Holocaust Denial - Examination of Claims

Examination of Claims

The key claims which cause Holocaust denial to differ from established fact are:

  • The Nazis had no official policy or intention of exterminating Jews.
  • Nazis did not use gas chambers to mass murder Jews.
  • The figure of 5 to 6 million Jewish deaths is a gross exaggeration, and the actual number is an order of magnitude lower.

Other claims include the following:

  • Stories of the Holocaust were a myth initially created by the Allies of World War II to demonize Germans. Jews spread this myth as part of a grander plot intended to enable the creation of a Jewish homeland in Palestine, and now to garner continuing support for the state of Israel.
  • Documentary evidence of the Holocaust, from photographs to the Diary of Anne Frank, is fabricated.
  • Survivor testimonies are filled with errors and inconsistencies, and are thus unreliable.
  • Interrogators obtained Nazi prisoners' confessions of war crimes through the use of torture.
  • The Nazi treatment of Jews was no different from what the Allies did to their enemies in World War II.

Holocaust denial is widely viewed as failing to adhere to rules for the treatment of evidence, principles that mainstream historians (as well as scholars in other fields) regard as basic to rational inquiry.

The Holocaust was well documented by the bureaucracy of the Nazi government itself. It was further witnessed by the Allied forces who entered Germany and its associated Axis states towards the end of World War II.
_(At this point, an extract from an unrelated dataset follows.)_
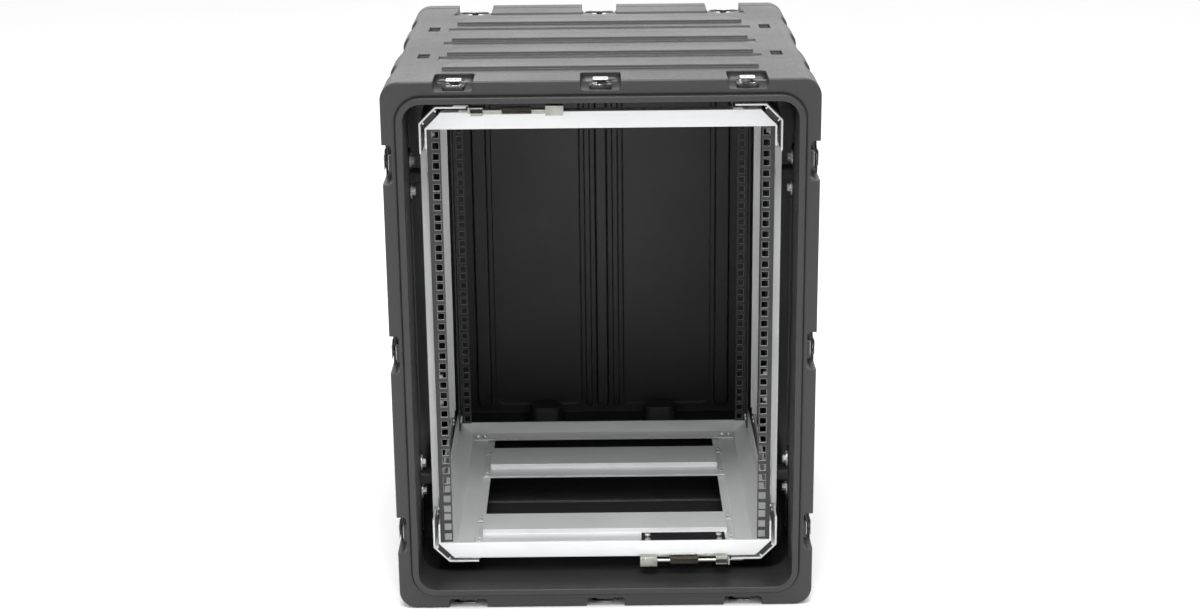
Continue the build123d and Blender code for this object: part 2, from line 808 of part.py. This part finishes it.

According to researchers Michael Shermer and Alex Grobman, there is a "convergence of evidence" that proves that the Holocaust happened. This evidence includes:

  1. Written documents—hundreds of thousands of letters, memos, blueprints, orders, bills, speeches, articles, memoirs, and confessions.
  2. Eyewitness testimony—accounts from survivors, Jewish Sonderkommandos (who helped load bodies from the gas chambers into the crematoria in exchange for a chance of survival), SS guards, commandants, local townspeople, and even high-ranking Nazis who spoke openly about the mass murder of the Jews.
  3. Photographs—including official military and press photographs, civilian photographs, secret photographs taken by survivors, aerial photographs, German and Allied film footage, and unofficial photographs taken by the German military.
  4. The camps themselves—concentration camps, work camps, and extermination camps that still exist in varying degrees of originality and reconstruction.
  5. Inferential evidence—population demographics, reconstructed from the pre–World War II era; if six million Jews were not killed, what happened to them?

Much of the controversy surrounding the claims of Holocaust deniers centers on the methods used to present arguments that the Holocaust allegedly never happened as commonly accepted. Numerous accounts have been given by Holocaust deniers (including evidence presented in court cases) of claimed facts and evidence; however, independent research has shown these claims to be based upon flawed research, biased statements, or even deliberately falsified evidence. Opponents of Holocaust denial have documented numerous instances in which such evidence was altered or manufactured (see Nizkor Project and David Irving). According to Pierre Vidal-Naquet, "in our society of image and spectacle, extermination on paper leads to extermination in reality."